Sheldon and Connell, who met at the College of William and Mary law school in the early 1990s, are part of a small Fairfax City law firm that has taken the cases of some of Virginia’s most reprehensible criminals. Between them, they represent four murderers facing execution – one-quarter of the state’s death row. In one of those cases, they recently won a reprieve for Paul Warner Powell, who fatally stabbed a 16-year-old Prince William County girl and raped her younger sister.

Sheldon’s interest in capital cases started in 1994 when as a law student he took a summer internship at the South Carolina Death Penalty Resource Center. It wasn’t a noble motive that led him there – he just thought the work would be interesting. But, ultimately, he saw real people on death row.

Once, he smuggled a turtle out of prison and mailed it to an inmate’s daughter. And he still has a sculpture of a leopard that one of the prisoners made him from bits of plastic forks.

Stephen Northup, a Richmond lawyer who has worked with Sheldon and Connell on one of those death row cases, said few lawyers would devote hours and hours to representing a client like Muhammad.

“It was such a notorious case that really did have the people in the D.C. area and central Virginia in its grips,” Northup said. “Everyone was scared. I was scared. I looked over my shoulder at the gas station. This is defense of a client who is held in utter ignominy by the public.”
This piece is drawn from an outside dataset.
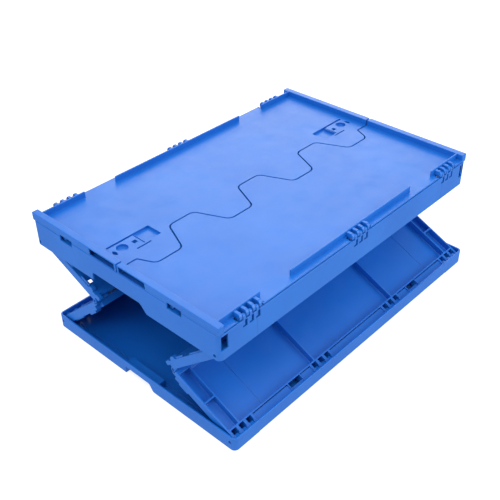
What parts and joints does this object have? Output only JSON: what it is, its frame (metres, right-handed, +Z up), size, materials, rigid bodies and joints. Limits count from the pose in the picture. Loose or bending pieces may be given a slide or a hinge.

Muhammad’s attorneys argue that their client should be spared because he suffers from severe mental illness and brain damage, caused partly by childhood beatings. The U.S. Supreme Court declined to intervene Monday. Now, only Virginia Gov. Timothy M. Kaine can halt the scheduled 9 p.m. execution.

Muhammad, 48, and co-conspirator Lee Boyd Malvo, now 24, crisscrossed the Washington, D.C., region during three weeks in October 2002, shooting people who were going about the mundane tasks of daily life. Muhammad was convicted and sentenced to death in the slaying of Dean Meyers, 53, who was gunned down Oct. 9, 2002, at gas station near Manassas, Va. Malvo was convicted in a separate trial and is serving a life sentence.

Sheldon said that in this case, and others, he reads about the victims of the crime. “The harm has been done to them, and it is a terrible harm,” he said.

The attorneys said they have come to know Muhammad as someone who can be lucid one moment and delusional the next. Even now, they said, Muhammad claims that he is innocent and that there was a plot to frame him because he is black. He recently told his attorneys that he was having dental work done in Germany when one of the killings occurred.

“One thing people forget is that we don’t see people in a terrible crisis,” Connell said. “Whatever led Muhammad or Powell to do what they did, we don’t see that. We see them locked in a jail where they have no communication with the outside world.”

David Bruck, director of the Virginia Capital Case Clearinghouse at Washington and Lee Law School, said Sheldon and Connell have mastered a highly technical area of the law that few choose to enter.

But representing a death row client goes beyond legal battles. “You then have to deal with the public rage and outcry against your client and the thirst for retribution,” Bruck said. Prince William Commonwealth’s Attorney Paul Ebert, who prosecuted Muhammad, said he respects the defense lawyers’ work, though he disagrees with their legal arguments. “They cross every ‘t’ and dot every ‘i,’ ” Ebert said. “They raise plenty of issues, most of which have no merit.”